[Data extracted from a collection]
⁂
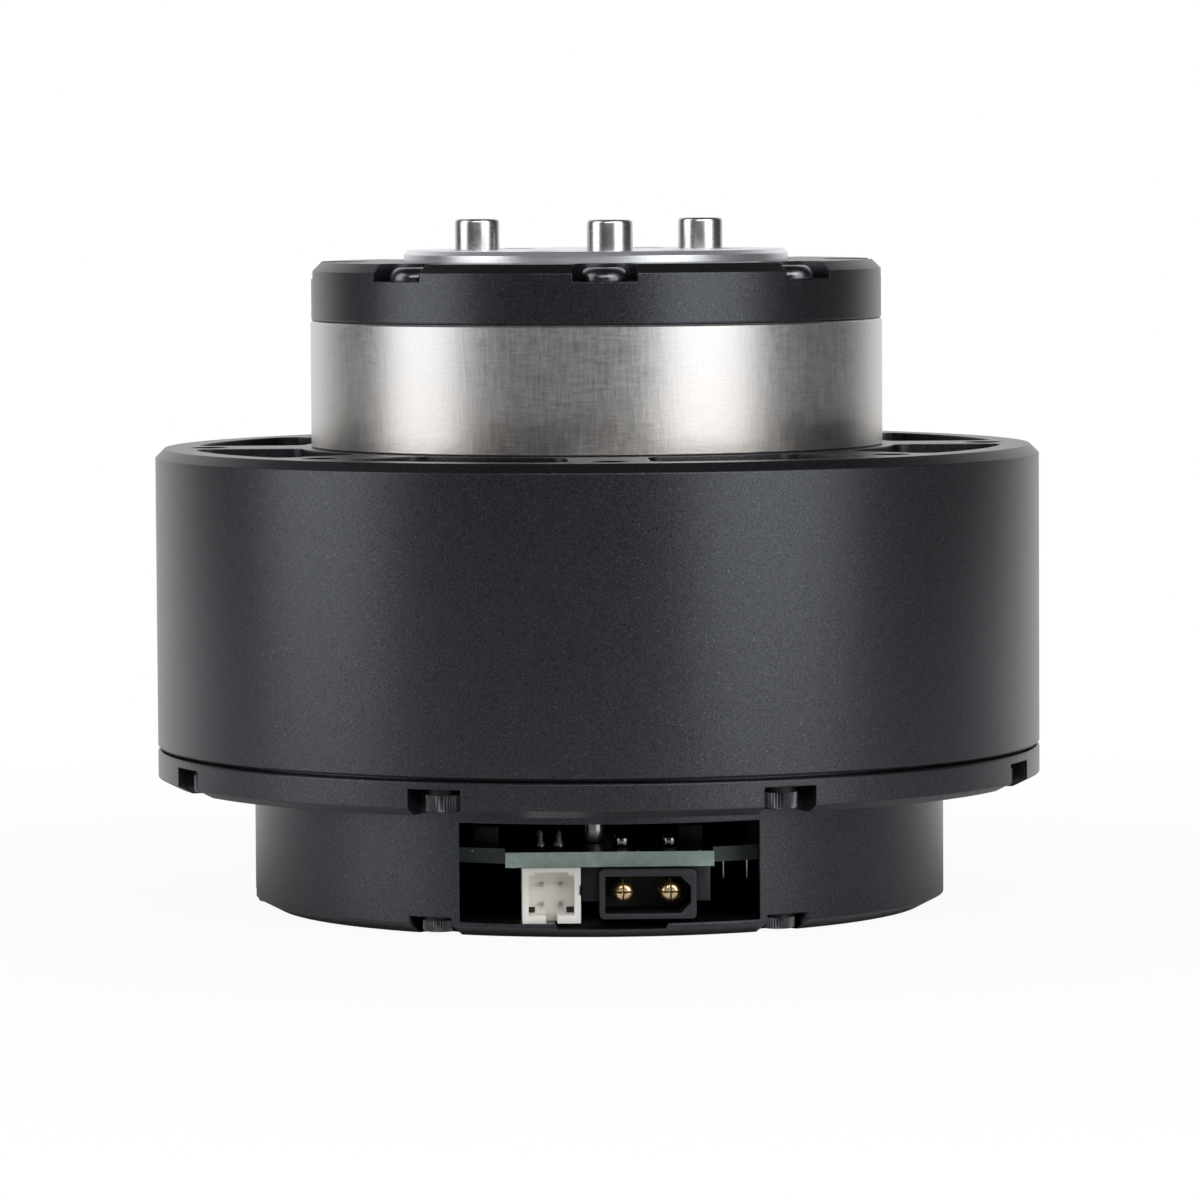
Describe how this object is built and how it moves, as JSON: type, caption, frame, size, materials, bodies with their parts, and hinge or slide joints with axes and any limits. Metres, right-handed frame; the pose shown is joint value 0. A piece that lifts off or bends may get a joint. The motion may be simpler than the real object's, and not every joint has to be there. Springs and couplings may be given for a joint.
{
  "type": "robot joint actuator",
  "caption": "Round robot joint actuator: outer-rotor motor in a black housing, planetary gearbox under a steel ring, output flange with dowel pins, and a servo drive in a rear cover.",
  "frame": {"origin": "centre of the rear face", "axes": "+Z along the output axis, from the rear cover to the output flange; the connector window faces -Y"},
  "size_m": [0.098, 0.098, 0.076],
  "materials": {
    "black_anodised": "bead-blasted and anodised matt black",
    "ring_steel": "fine turned steel, bare",
    "flange_aluminium": "turned, clear anodised",
    "dowel_steel": "ground and polished hardened steel",
    "screw_black": "black-oxide socket screws",
    "screw_steel": "plain stainless screws",
    "board_laminate": "grey-green glass laminate",
    "connector_white": "off-white nylon",
    "connector_black": "black nylon",
    "chip_plastic": "black moulding compound",
    "contact_gold": "gold-plated contacts",
    "pin_tin": "tin-plated square pins",
    "can_aluminium": "drawn aluminium can",
    "lead_insulation": "silicone-insulated wire",
    "lamination_steel": "stacked electrical steel",
    "copper_wire": "enamelled copper wire",
    "magnet_nickel": "nickel-plated magnets",
    "bell_steel": "zinc-plated steel",
    "shaft_steel": "turned steel",
    "bearing_steel": "ground bearing steel",
    "gear_steel": "hardened gear steel",
    "bronze": "sintered bronze",
    "spring_steel": "phosphated spring steel",
    "seal_rubber": "nitrile rubber"
  },
  "bodies": {
    "housing": {"motor_housing": "black_anodised", "rear_cover": "black_anodised", "driver_cover": "black_anodised", "front_cap": "black_anodised", "rear_cover_screws": "screw_black", "driver_cover_screws": "screw_black", "front_cap_screws": "screw_steel", "stator_core": "lamination_steel", "stator_windings": "copper_wire", "phase_leads": "lead_insulation", "bearing_circlip": "spring_steel", "rear_bearing_outer_race": "bearing_steel", "front_bearing_outer_race": "bearing_steel", "ring_gear": "ring_steel", "output_bearing_outer_race": "bearing_steel", "output_seal": "seal_rubber", "driver_board": "board_laminate", "board_standoffs": "screw_steel", "board_screws": "screw_steel", "power_transistors": "chip_plastic", "controller_chip": "chip_plastic", "encoder_chip": "chip_plastic", "capacitors": "can_aluminium", "service_pins": "pin_tin", "signal_connector": "connector_white", "signal_pins": "pin_tin", "power_connector": "connector_black", "power_contacts": "contact_gold"},
    "rotor": {"rotor_bell": "bell_steel", "rotor_magnets": "magnet_nickel", "rotor_shaft": "shaft_steel", "rotor_screws": "screw_steel", "sun_gear": "gear_steel", "encoder_magnet": "magnet_nickel", "rear_bearing_inner_race": "bearing_steel", "front_bearing_inner_race": "bearing_steel"},
    "output": {"output_flange": "flange_aluminium", "output_dowels": "dowel_steel", "planet_carrier": "shaft_steel", "planet_pins": "bearing_steel", "carrier_screws": "screw_black", "carrier_bush": "bronze", "output_bearing_inner_race": "bearing_steel"},
    "planet_1": {"planet_gear_1": "gear_steel", "planet_bush_1": "bronze"},
    "planet_2": {"planet_gear_2": "gear_steel", "planet_bush_2": "bronze"},
    "planet_3": {"planet_gear_3": "gear_steel", "planet_bush_3": "bronze"},
    "rotor_balls": {"rear_bearing_balls": "bearing_steel", "front_bearing_balls": "bearing_steel"},
    "output_balls": {"output_bearing_balls": "bearing_steel"}
  },
  "joints": [
    {"name": "output_spin", "type": "hinge", "parent": "housing", "child": "output", "pos_m": [0, 0, 0.0726], "axis": [0, 0, 1], "continuous": true},
    {"name": "rotor_spin", "type": "hinge", "parent": "housing", "child": "rotor", "pos_m": [0, 0, 0.0416], "axis": [0, 0, 1], "continuous": true},
    {"name": "planet_1_spin", "type": "hinge", "parent": "output", "child": "planet_1", "pos_m": [0.01298, -0.00624, 0.0551], "axis": [0, 0, 1], "continuous": true},
    {"name": "planet_2_spin", "type": "hinge", "parent": "output", "child": "planet_2", "pos_m": [-0.00108, 0.01436, 0.0551], "axis": [0, 0, 1], "continuous": true},
    {"name": "planet_3_spin", "type": "hinge", "parent": "output", "child": "planet_3", "pos_m": [-0.0119, -0.00812, 0.0551], "axis": [0, 0, 1], "continuous": true},
    {"name": "rotor_balls_spin", "type": "hinge", "parent": "housing", "child": "rotor_balls", "pos_m": [0, 0, 0.0381], "axis": [0, 0, 1], "continuous": true},
    {"name": "output_balls_spin", "type": "hinge", "parent": "housing", "child": "output_balls", "pos_m": [0, 0, 0.0654], "axis": [0, 0, 1], "continuous": true}
  ],
  "couplings": [
    {"joint": "rotor_spin", "follows": "output_spin", "ratio": 6},
    {"joint": "planet_1_spin", "follows": "output_spin", "ratio": -2.5},
    {"joint": "planet_2_spin", "follows": "output_spin", "ratio": -2.5},
    {"joint": "planet_3_spin", "follows": "output_spin", "ratio": -2.5},
    {"joint": "rotor_balls_spin", "follows": "output_spin", "ratio": 2.7333},
    {"joint": "output_balls_spin", "follows": "output_spin", "ratio": 0.4652}
  ]
}
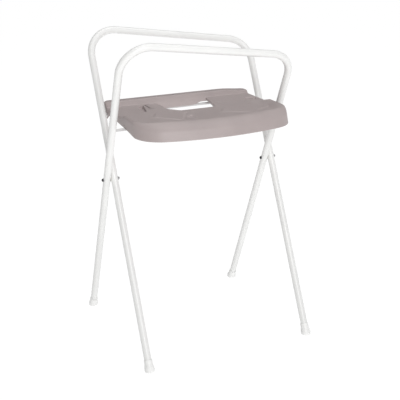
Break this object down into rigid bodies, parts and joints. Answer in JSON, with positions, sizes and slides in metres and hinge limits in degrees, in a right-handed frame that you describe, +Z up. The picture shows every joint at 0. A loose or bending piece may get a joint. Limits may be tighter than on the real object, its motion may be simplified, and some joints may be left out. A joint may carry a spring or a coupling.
{
  "type": "folding bath and changing stand",
  "caption": "Folding stand of crossed white tube frames holding a moulded taupe tray between its legs, for a baby bath or changing top.",
  "frame": {"origin": "on the floor under the middle of the pivot line, midway between the four feet", "axes": "+Z up, +X along the top bars towards their low end, +Y to the rear"},
  "size_m": [0.5995, 0.536, 0.9682],
  "materials": {
    "frame_paint": "satin white powder coat",
    "rod_steel": "light grey coated steel",
    "foot_plastic": "white soft plastic",
    "bolt_dark": "dark zinc",
    "nut_steel": "zinc plated",
    "spacer_plastic": "natural nylon",
    "clip_plastic": "fine grain",
    "tray_plastic": "taupe, fine moulded grain"
  },
  "bodies": {
    "rear_bar_stand": {"rear_bar_frame": "frame_paint", "rear_rod": "rod_steel", "foot_front_left": "foot_plastic", "foot_front_right": "foot_plastic", "pivot_bolt_left": "bolt_dark", "pivot_bolt_right": "bolt_dark", "pivot_nut_left": "nut_steel", "pivot_nut_right": "nut_steel", "pivot_washers_left": "nut_steel", "pivot_washers_right": "nut_steel", "pivot_spacer_left": "spacer_plastic", "pivot_spacer_right": "spacer_plastic"},
    "front_bar_stand": {"front_bar_frame": "frame_paint", "front_rod": "rod_steel", "foot_rear_left": "foot_plastic", "foot_rear_right": "foot_plastic"},
    "tray_assembly": {"tray": "tray_plastic", "snap_clip_left": "clip_plastic", "snap_clip_right": "clip_plastic"}
  },
  "joints": [
    {"name": "stand_fold", "type": "hinge", "parent": "rear_bar_stand", "child": "front_bar_stand", "pos_m": [0, 0, 0.5355], "axis": [-1, 0, 0], "range_deg": [0, 42]},
    {"name": "tray_lift", "type": "hinge", "parent": "rear_bar_stand", "child": "tray_assembly", "pos_m": [0, 0.08643, 0.717], "axis": [-1, 0, 0], "range_deg": [0, 82]}
  ],
  "couplings": [
    {"joint": "tray_lift", "follows": "stand_fold", "ratio": 1.95}
  ]
}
⁂
What is needed
Can you reproduce all the material exactly?

Solution for this task
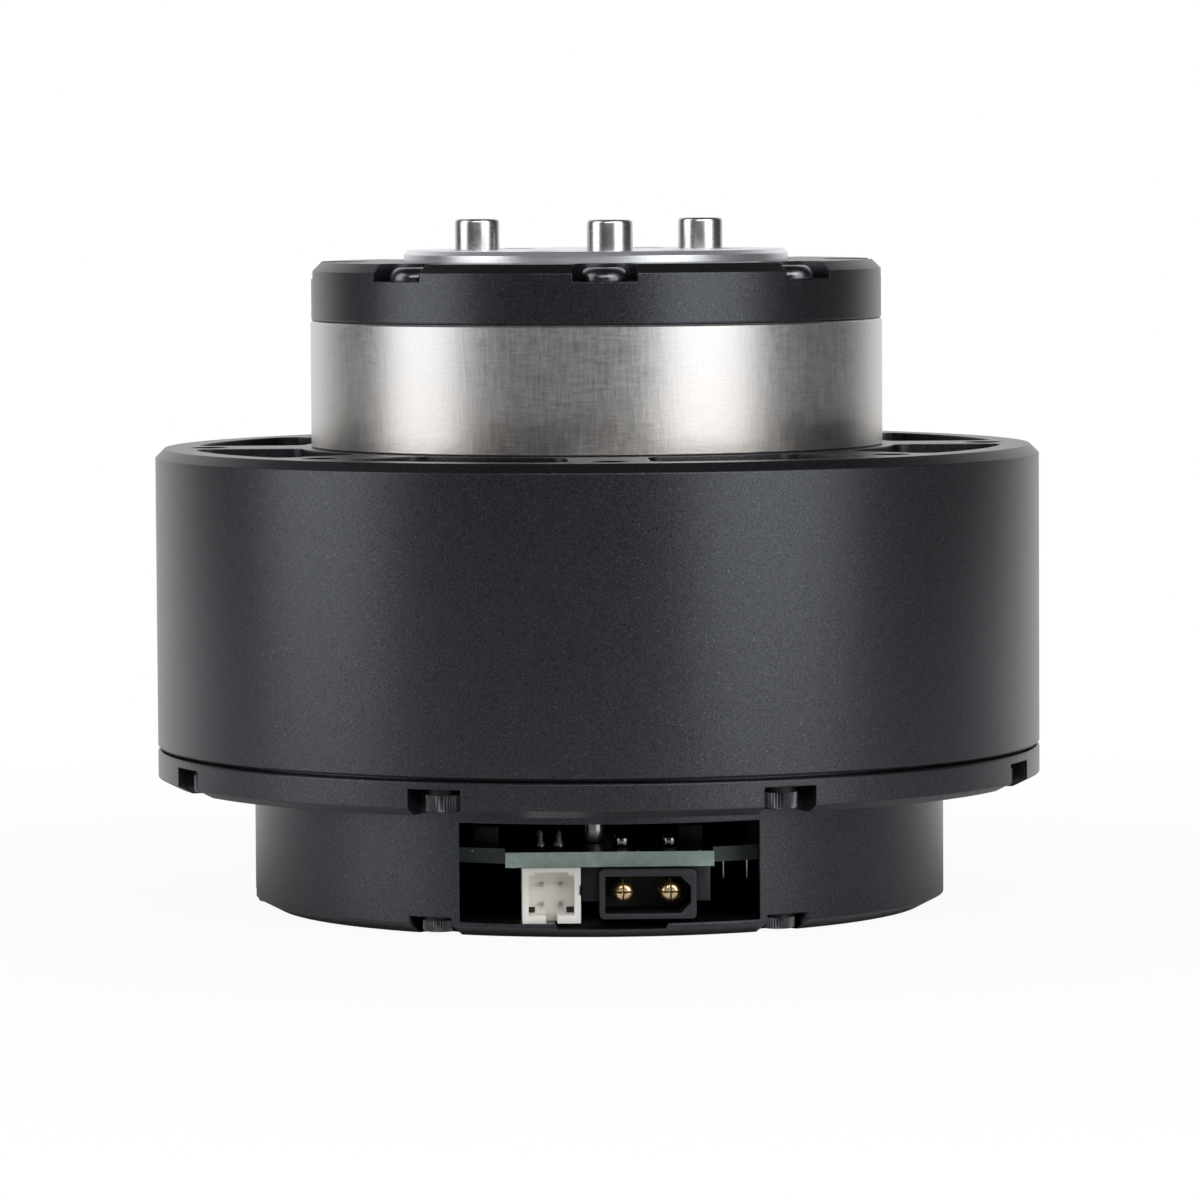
Describe how this object is built and how it moves, as JSON: type, caption, frame, size, materials, bodies with their parts, and hinge or slide joints with axes and any limits. Metres, right-handed frame; the pose shown is joint value 0. A piece that lifts off or bends may get a joint. The motion may be simpler than the real object's, and not every joint has to be there. Springs and couplings may be given for a joint.
{
  "type": "robot joint actuator",
  "caption": "Round robot joint actuator: outer-rotor motor in a black housing, planetary gearbox under a steel ring, output flange with dowel pins, and a servo drive in a rear cover.",
  "frame": {"origin": "centre of the rear face", "axes": "+Z along the output axis, from the rear cover to the output flange; the connector window faces -Y"},
  "size_m": [0.098, 0.098, 0.076],
  "materials": {
    "black_anodised": "bead-blasted and anodised matt black",
    "ring_steel": "fine turned steel, bare",
    "flange_aluminium": "turned, clear anodised",
    "dowel_steel": "ground and polished hardened steel",
    "screw_black": "black-oxide socket screws",
    "screw_steel": "plain stainless screws",
    "board_laminate": "grey-green glass laminate",
    "connector_white": "off-white nylon",
    "connector_black": "black nylon",
    "chip_plastic": "black moulding compound",
    "contact_gold": "gold-plated contacts",
    "pin_tin": "tin-plated square pins",
    "can_aluminium": "drawn aluminium can",
    "lead_insulation": "silicone-insulated wire",
    "lamination_steel": "stacked electrical steel",
    "copper_wire": "enamelled copper wire",
    "magnet_nickel": "nickel-plated magnets",
    "bell_steel": "zinc-plated steel",
    "shaft_steel": "turned steel",
    "bearing_steel": "ground bearing steel",
    "gear_steel": "hardened gear steel",
    "bronze": "sintered bronze",
    "spring_steel": "phosphated spring steel",
    "seal_rubber": "nitrile rubber"
  },
  "bodies": {
    "housing": {"motor_housing": "black_anodised", "rear_cover": "black_anodised", "driver_cover": "black_anodised", "front_cap": "black_anodised", "rear_cover_screws": "screw_black", "driver_cover_screws": "screw_black", "front_cap_screws": "screw_steel", "stator_core": "lamination_steel", "stator_windings": "copper_wire", "phase_leads": "lead_insulation", "bearing_circlip": "spring_steel", "rear_bearing_outer_race": "bearing_steel", "front_bearing_outer_race": "bearing_steel", "ring_gear": "ring_steel", "output_bearing_outer_race": "bearing_steel", "output_seal": "seal_rubber", "driver_board": "board_laminate", "board_standoffs": "screw_steel", "board_screws": "screw_steel", "power_transistors": "chip_plastic", "controller_chip": "chip_plastic", "encoder_chip": "chip_plastic", "capacitors": "can_aluminium", "service_pins": "pin_tin", "signal_connector": "connector_white", "signal_pins": "pin_tin", "power_connector": "connector_black", "power_contacts": "contact_gold"},
    "rotor": {"rotor_bell": "bell_steel", "rotor_magnets": "magnet_nickel", "rotor_shaft": "shaft_steel", "rotor_screws": "screw_steel", "sun_gear": "gear_steel", "encoder_magnet": "magnet_nickel", "rear_bearing_inner_race": "bearing_steel", "front_bearing_inner_race": "bearing_steel"},
    "output": {"output_flange": "flange_aluminium", "output_dowels": "dowel_steel", "planet_carrier": "shaft_steel", "planet_pins": "bearing_steel", "carrier_screws": "screw_black", "carrier_bush": "bronze", "output_bearing_inner_race": "bearing_steel"},
    "planet_1": {"planet_gear_1": "gear_steel", "planet_bush_1": "bronze"},
    "planet_2": {"planet_gear_2": "gear_steel", "planet_bush_2": "bronze"},
    "planet_3": {"planet_gear_3": "gear_steel", "planet_bush_3": "bronze"},
    "rotor_balls": {"rear_bearing_balls": "bearing_steel", "front_bearing_balls": "bearing_steel"},
    "output_balls": {"output_bearing_balls": "bearing_steel"}
  },
  "joints": [
    {"name": "output_spin", "type": "hinge", "parent": "housing", "child": "output", "pos_m": [0, 0, 0.0726], "axis": [0, 0, 1], "continuous": true},
    {"name": "rotor_spin", "type": "hinge", "parent": "housing", "child": "rotor", "pos_m": [0, 0, 0.0416], "axis": [0, 0, 1], "continuous": true},
    {"name": "planet_1_spin", "type": "hinge", "parent": "output", "child": "planet_1", "pos_m": [0.01298, -0.00624, 0.0551], "axis": [0, 0, 1], "continuous": true},
    {"name": "planet_2_spin", "type": "hinge", "parent": "output", "child": "planet_2", "pos_m": [-0.00108, 0.01436, 0.0551], "axis": [0, 0, 1], "continuous": true},
    {"name": "planet_3_spin", "type": "hinge", "parent": "output", "child": "planet_3", "pos_m": [-0.0119, -0.00812, 0.0551], "axis": [0, 0, 1], "continuous": true},
    {"name": "rotor_balls_spin", "type": "hinge", "parent": "housing", "child": "rotor_balls", "pos_m": [0, 0, 0.0381], "axis": [0, 0, 1], "continuous": true},
    {"name": "output_balls_spin", "type": "hinge", "parent": "housing", "child": "output_balls", "pos_m": [0, 0, 0.0654], "axis": [0, 0, 1], "continuous": true}
  ],
  "couplings": [
    {"joint": "rotor_spin", "follows": "output_spin", "ratio": 6},
    {"joint": "planet_1_spin", "follows": "output_spin", "ratio": -2.5},
    {"joint": "planet_2_spin", "follows": "output_spin", "ratio": -2.5},
    {"joint": "planet_3_spin", "follows": "output_spin", "ratio": -2.5},
    {"joint": "rotor_balls_spin", "follows": "output_spin", "ratio": 2.7333},
    {"joint": "output_balls_spin", "follows": "output_spin", "ratio": 0.4652}
  ]
}
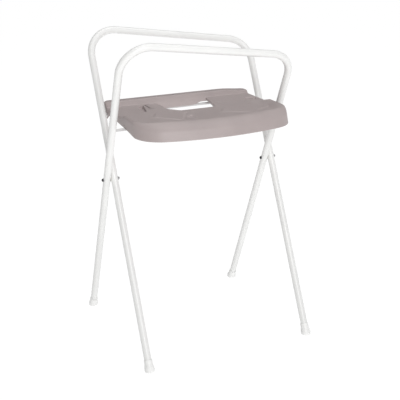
Break this object down into rigid bodies, parts and joints. Answer in JSON, with positions, sizes and slides in metres and hinge limits in degrees, in a right-handed frame that you describe, +Z up. The picture shows every joint at 0. A loose or bending piece may get a joint. Limits may be tighter than on the real object, its motion may be simplified, and some joints may be left out. A joint may carry a spring or a coupling.
{
  "type": "folding bath and changing stand",
  "caption": "Folding stand of crossed white tube frames holding a moulded taupe tray between its legs, for a baby bath or changing top.",
  "frame": {"origin": "on the floor under the middle of the pivot line, midway between the four feet", "axes": "+Z up, +X along the top bars towards their low end, +Y to the rear"},
  "size_m": [0.5995, 0.536, 0.9682],
  "materials": {
    "frame_paint": "satin white powder coat",
    "rod_steel": "light grey coated steel",
    "foot_plastic": "white soft plastic",
    "bolt_dark": "dark zinc",
    "nut_steel": "zinc plated",
    "spacer_plastic": "natural nylon",
    "clip_plastic": "fine grain",
    "tray_plastic": "taupe, fine moulded grain"
  },
  "bodies": {
    "rear_bar_stand": {"rear_bar_frame": "frame_paint", "rear_rod": "rod_steel", "foot_front_left": "foot_plastic", "foot_front_right": "foot_plastic", "pivot_bolt_left": "bolt_dark", "pivot_bolt_right": "bolt_dark", "pivot_nut_left": "nut_steel", "pivot_nut_right": "nut_steel", "pivot_washers_left": "nut_steel", "pivot_washers_right": "nut_steel", "pivot_spacer_left": "spacer_plastic", "pivot_spacer_right": "spacer_plastic"},
    "front_bar_stand": {"front_bar_frame": "frame_paint", "front_rod": "rod_steel", "foot_rear_left": "foot_plastic", "foot_rear_right": "foot_plastic"},
    "tray_assembly": {"tray": "tray_plastic", "snap_clip_left": "clip_plastic", "snap_clip_right": "clip_plastic"}
  },
  "joints": [
    {"name": "stand_fold", "type": "hinge", "parent": "rear_bar_stand", "child": "front_bar_stand", "pos_m": [0, 0, 0.5355], "axis": [-1, 0, 0], "range_deg": [0, 42]},
    {"name": "tray_lift", "type": "hinge", "parent": "rear_bar_stand", "child": "tray_assembly", "pos_m": [0, 0.08643, 0.717], "axis": [-1, 0, 0], "range_deg": [0, 82]}
  ],
  "couplings": [
    {"joint": "tray_lift", "follows": "stand_fold", "ratio": 1.95}
  ]
}